The reality is (and was) that the PPP never used those slogans. They always stood for unity of the people. This has been a constant from Jagan to Jagdeo.
Green, who was an active participant in the PNC X13 racist plan to attack the PPP, has not changed. What a pity! Mr. Green has descended into the worst from of mischief-making. I get the impression that he is trying to replay the old tactic which the PNC used in 1960s. Here he came with the bald-faced lie that, after the 1961 elections, “PPP had made arrangements to have thousands of Indians from the State of Kerala of India to be brought to settle in Guyana…” It is unfortunate that Green continues to propagate this untruth. After all, this was debunked at the time by the PPP, by the then British Governor, and by the Indian Government representative who was stationed in Trinidad.
Therefore, it is clear that Mr. Green’s sole intention in repeating this nonsense today is to stem the tide of what appears to be a growing unity of our people once more. This is an even greater pity, Mr. Green! Such barefaced lies are an old tactic of the PNC.
During the 1960s, while they whipped up anti-communist sentiments, the PNC and their leader, Forbes Burnham, made the ridiculous and false charge that 1000 Cubans were in British Guiana to fight for the PPP. This was, and is, one of the shameful pages of the PNCs history!

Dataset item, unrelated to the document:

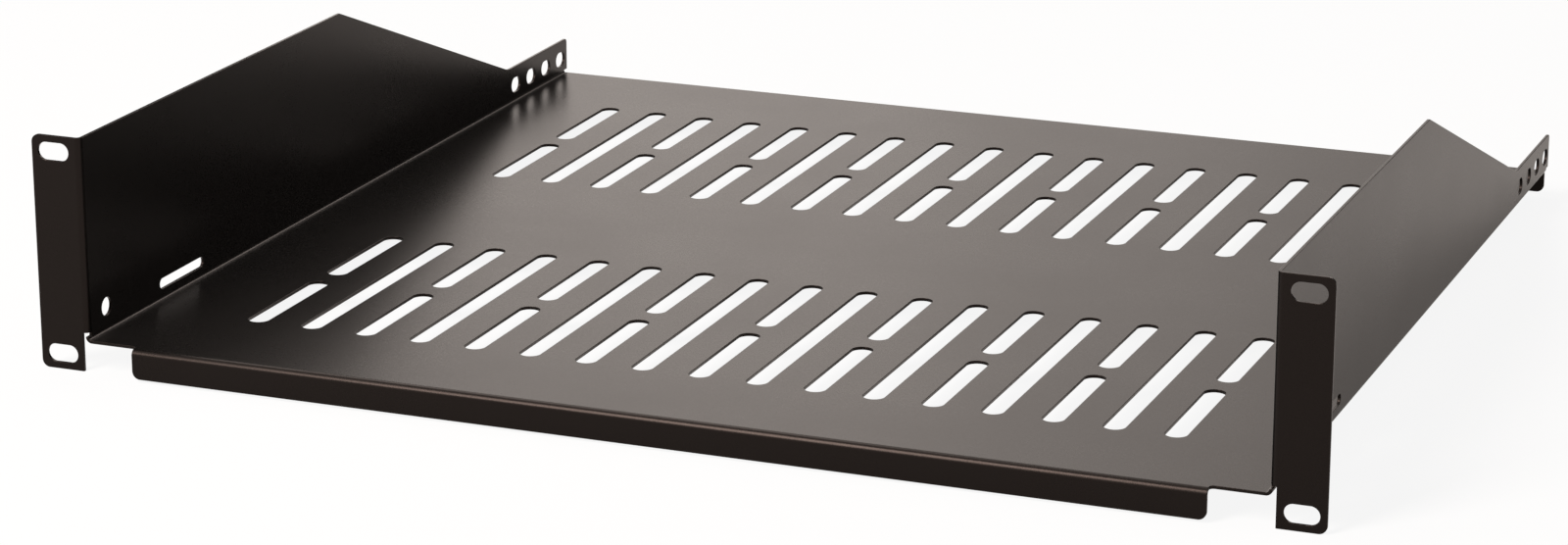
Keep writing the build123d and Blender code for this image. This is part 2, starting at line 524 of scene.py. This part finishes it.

Green then moved, on for the umpteenth time, to interpret the PPP’s attitude to the West Indian Federation as racial. In a previous missive, I had pointed out that the PPP’s policy on the Federation was worked out in 1950 when Mr. Burnham was Chairman of the PPP. It was the same position as that of the Caribbean Congress of Labour (Mr. Green here implies that Burnham was anti-Black). Federation was opposed by the colonial people in Africa, where the British tried to impose it as well. It was also opposed by the masses of the Caribbean, and caused changes in Governments in Belize and Jamaica.
The PPP’s position was that the minimum conditions for joining the Federation were not present. The PPP were saying that, at least, the colonies should have internal self-government. Failing that, the Federation could only be a glorified crown colony. This was the same position taken by African leaders who resisted colonial attempt at Federation.
Green, while he sometimes tries to portray an anti-colonial façade, remains colonial in his mentality, as he continues to pursue the racist policy of colonial Britain long after Britain itself had moved away from it.
Green is also putting history on its head in saying that the PPP opposed self-help. Indeed, the opposite is true. The PPP used self-help and co-ops to build hundreds of projects in the then British Guiana. Schools, health centres and houses were built by self-help from 1957 to 1964. This was because the British, and later the Americans, were refusing to grant loans for many developmental projects. That forced the PPP to rely on self-help etc.
Indeed, in 1958, Mr. Burnham and Andrew Jackson of the PNC joined W.O.R Kendall to vote in the Legislative Council against giving support for the PPP’s team of Cheddi Jagan and Edward Beharry, who were going to the UK, Europe and US to raise funds to finance British Guiana’s Developmental Plan. Check the records, Green! It was the PNC that opposed those developmental projects.
Indeed, so successful were co-ops under the PPP that the PNC put it in as part of the official name of our country.
Like so many other things, co-ops and self-help failed under the PNC because of the undemocratic nature of that regime. Under the PNC, co-ops were used as vehicles for PNC cohorts to get rich quick. Remember Greenland Co-op, Mr. Green?